The data shown in all figures represents the mean of biological repeats (n ≥ 3) with standard deviations. In the experiments demonstrated in Fig 5C–5E, SMZ was added at 2.5 mg/ml when cultures reached OD1.
Fig 6.
Methylfolate trap-mediated thymineless death.
(A) Cellular levels of methionine, SAM, and SAH in S. typhimurium cells following SMZ treatment. metH(-) (blue triangle) displayed a lower level of methionine but higher levels of SAM and SAH than its parent metH(+) (red circle). (B) Higher level of glycine in metH(-) (blue triangle) compared to metH(+) (red circle). (C) Dynamics of nucleotide pool in S. typhimurium cells during SMZ treatment. While the levels of nucleotides and intermediates were sharply reduced in response to SMZ in metH(+) (red circle), cells of metH(-) (blue triangle) failed to deplete these metabolites. (D) Thymine abolishes SULFA-induced cell death and restores growth in metH(-). Salmonella cultures were 10X serially diluted and 5 μl of diluted cultures were spotted on LB agar in the absence or presence of 125 μg/ml SMZ and 2 mM thymine. Growth on test plates (top panel) was recorded after 24 h of incubation at 37°C. Corresponding 24-hour viability of colonies grown from spotted OD0.001 cell suspensions (arrow) was determined by measuring c.f.u. and normalized to c.f.u. values of the input inoculum (lower panel). The y-axis represents c.f.u. fold-change on a log10 scale. Bars represent standard deviations from biological triplicates. *** p<0.001; **** p<0.0001.
Fig 7.
Genetic and chemical induction of the methylfolate trap during Salmonella infection of macrophages.

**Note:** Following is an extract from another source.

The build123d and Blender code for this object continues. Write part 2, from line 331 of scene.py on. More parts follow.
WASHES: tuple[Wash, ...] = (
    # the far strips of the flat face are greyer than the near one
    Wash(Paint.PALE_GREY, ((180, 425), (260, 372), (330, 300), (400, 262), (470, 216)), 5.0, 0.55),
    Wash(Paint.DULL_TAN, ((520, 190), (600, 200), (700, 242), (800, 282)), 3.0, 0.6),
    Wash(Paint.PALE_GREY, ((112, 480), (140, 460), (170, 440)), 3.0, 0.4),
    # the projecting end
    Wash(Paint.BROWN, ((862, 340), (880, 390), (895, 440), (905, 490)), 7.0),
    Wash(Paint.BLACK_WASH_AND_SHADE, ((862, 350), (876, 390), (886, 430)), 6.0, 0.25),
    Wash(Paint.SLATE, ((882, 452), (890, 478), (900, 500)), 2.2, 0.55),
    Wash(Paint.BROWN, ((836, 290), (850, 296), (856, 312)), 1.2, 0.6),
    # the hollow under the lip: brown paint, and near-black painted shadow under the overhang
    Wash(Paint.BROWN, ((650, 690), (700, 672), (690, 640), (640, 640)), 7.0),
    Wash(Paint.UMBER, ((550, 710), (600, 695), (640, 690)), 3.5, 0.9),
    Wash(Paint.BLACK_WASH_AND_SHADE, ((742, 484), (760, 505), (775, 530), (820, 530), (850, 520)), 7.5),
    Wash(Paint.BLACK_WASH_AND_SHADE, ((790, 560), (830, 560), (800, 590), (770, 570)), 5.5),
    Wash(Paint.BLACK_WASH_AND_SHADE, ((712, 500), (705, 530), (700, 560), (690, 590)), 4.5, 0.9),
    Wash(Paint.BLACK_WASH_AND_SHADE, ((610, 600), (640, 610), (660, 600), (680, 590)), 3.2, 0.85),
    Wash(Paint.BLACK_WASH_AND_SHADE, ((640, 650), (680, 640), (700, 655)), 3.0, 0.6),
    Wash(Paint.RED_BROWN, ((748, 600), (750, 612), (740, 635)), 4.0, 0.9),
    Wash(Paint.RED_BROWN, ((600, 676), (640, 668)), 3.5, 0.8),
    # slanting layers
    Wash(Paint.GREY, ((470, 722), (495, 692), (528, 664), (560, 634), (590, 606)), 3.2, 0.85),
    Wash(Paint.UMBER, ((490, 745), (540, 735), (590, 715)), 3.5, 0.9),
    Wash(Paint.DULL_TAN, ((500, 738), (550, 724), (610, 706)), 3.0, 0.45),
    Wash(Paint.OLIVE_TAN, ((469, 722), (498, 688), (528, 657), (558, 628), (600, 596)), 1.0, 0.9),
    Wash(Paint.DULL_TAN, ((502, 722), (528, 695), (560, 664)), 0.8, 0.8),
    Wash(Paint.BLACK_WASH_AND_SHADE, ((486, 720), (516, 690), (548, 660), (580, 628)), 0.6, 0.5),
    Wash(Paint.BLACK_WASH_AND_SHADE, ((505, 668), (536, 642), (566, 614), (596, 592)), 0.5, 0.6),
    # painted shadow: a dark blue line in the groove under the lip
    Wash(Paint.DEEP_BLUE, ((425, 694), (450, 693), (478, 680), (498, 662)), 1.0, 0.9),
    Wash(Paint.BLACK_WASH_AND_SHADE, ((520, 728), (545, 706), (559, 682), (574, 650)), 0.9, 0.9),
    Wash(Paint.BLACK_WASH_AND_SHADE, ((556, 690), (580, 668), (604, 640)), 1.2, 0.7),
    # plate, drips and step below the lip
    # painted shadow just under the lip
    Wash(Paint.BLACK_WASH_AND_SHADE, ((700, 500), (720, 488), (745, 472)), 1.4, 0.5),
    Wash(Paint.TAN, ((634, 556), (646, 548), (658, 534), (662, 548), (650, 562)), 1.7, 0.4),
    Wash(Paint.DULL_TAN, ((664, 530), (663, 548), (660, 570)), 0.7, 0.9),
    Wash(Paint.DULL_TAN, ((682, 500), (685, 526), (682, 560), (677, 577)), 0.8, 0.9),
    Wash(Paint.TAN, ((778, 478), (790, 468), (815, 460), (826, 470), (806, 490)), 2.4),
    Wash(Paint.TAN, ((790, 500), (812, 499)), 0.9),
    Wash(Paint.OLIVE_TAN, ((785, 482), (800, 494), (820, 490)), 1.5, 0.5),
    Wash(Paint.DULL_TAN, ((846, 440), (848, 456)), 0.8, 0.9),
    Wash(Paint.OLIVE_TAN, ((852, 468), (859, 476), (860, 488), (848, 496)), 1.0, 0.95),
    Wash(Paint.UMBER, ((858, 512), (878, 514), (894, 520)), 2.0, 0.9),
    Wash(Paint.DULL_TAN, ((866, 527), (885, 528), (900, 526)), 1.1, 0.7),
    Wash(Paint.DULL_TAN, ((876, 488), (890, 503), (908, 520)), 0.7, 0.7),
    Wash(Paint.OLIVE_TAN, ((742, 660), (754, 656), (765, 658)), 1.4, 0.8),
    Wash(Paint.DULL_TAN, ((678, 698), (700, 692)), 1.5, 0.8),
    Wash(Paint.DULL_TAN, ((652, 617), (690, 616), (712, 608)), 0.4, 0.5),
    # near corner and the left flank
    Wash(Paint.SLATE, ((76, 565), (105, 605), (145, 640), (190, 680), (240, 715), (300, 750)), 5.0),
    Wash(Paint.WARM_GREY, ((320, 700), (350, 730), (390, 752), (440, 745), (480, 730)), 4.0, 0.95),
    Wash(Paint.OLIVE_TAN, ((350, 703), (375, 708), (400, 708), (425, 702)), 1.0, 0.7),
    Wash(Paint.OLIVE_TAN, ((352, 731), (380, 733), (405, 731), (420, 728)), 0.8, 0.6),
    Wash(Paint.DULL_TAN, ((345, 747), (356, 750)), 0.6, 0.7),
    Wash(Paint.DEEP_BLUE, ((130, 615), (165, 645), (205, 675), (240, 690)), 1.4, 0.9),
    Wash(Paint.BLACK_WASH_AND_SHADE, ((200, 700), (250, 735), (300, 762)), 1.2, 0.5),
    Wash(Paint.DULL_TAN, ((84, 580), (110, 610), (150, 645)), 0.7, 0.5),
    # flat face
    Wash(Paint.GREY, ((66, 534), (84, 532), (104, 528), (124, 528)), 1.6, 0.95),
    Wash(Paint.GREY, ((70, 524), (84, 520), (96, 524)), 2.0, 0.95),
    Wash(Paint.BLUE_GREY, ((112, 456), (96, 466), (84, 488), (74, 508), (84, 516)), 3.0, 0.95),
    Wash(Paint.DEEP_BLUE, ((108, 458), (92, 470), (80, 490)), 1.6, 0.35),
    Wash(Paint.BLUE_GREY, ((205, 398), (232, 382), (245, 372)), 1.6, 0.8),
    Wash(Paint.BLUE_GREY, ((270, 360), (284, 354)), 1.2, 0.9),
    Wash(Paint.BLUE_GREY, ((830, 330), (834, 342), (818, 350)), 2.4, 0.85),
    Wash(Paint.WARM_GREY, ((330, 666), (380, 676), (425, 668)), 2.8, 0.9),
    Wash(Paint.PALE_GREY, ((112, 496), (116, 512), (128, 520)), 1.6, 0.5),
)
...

(A) Survival of Salmonella strains in macrophages treated with SULFAs. Macrophages J774A.1 were infected for 1 h followed by 18 h chase, during which cells were untreated or treated with 1 mg/ml SMZ. Colony forming units (c.f.u.) were determined by serial dilution and plating method. (B) Cellular uptake and conversion of exogenous B12 in mammalian cells requires transcobalamin (TC) and CblC proteins, respectively. Antivitamin B12 molecules such as EtPhCbl inhibit transcobalamin and CblC, thereby restricting B12 bioavailability to intracellular bacteria. (C) Depletion of CblC expression, detected by Western Blot using a specific antibody (top), caused B12 starvation (middle) and increased SULFA sensitivity (bottom) of intracellular Salmonella. siRNA transfected THP-1 macrophages were infected with S. typhimurium cells expressing β-galactosidase from a B12 starvation-responsive promoter for 1 h, followed by 18 h chase, during which the infected macrophages were treated without or with 1 mg/ml SMZ. B12 starvation was estimated by determining β-galactosidase activity while Salmonella survival measured by c.f.u. counting. (D) Chemical restriction of B12 sensitizes intracellular S. typhimurium to SULFA treatment. Macrophages J774A.1 were infected with S. typhimurium cells harboring a B12 molecular probe for 1 h followed by 18 h chase, during which cells were untreated or treated with 1 mg/ml SMZ or/and 50 nM EtPhCbl. B12 starvation was estimated through measuring enzymatic activity (top) and expression of β-galactosidase by Western Blot (middle). Salmonella survival from the corresponding macrophages was measured through c.f.u. counting (bottom). Error bars represent standard deviations from biological triplicates. ns, no significant difference compared to control groups.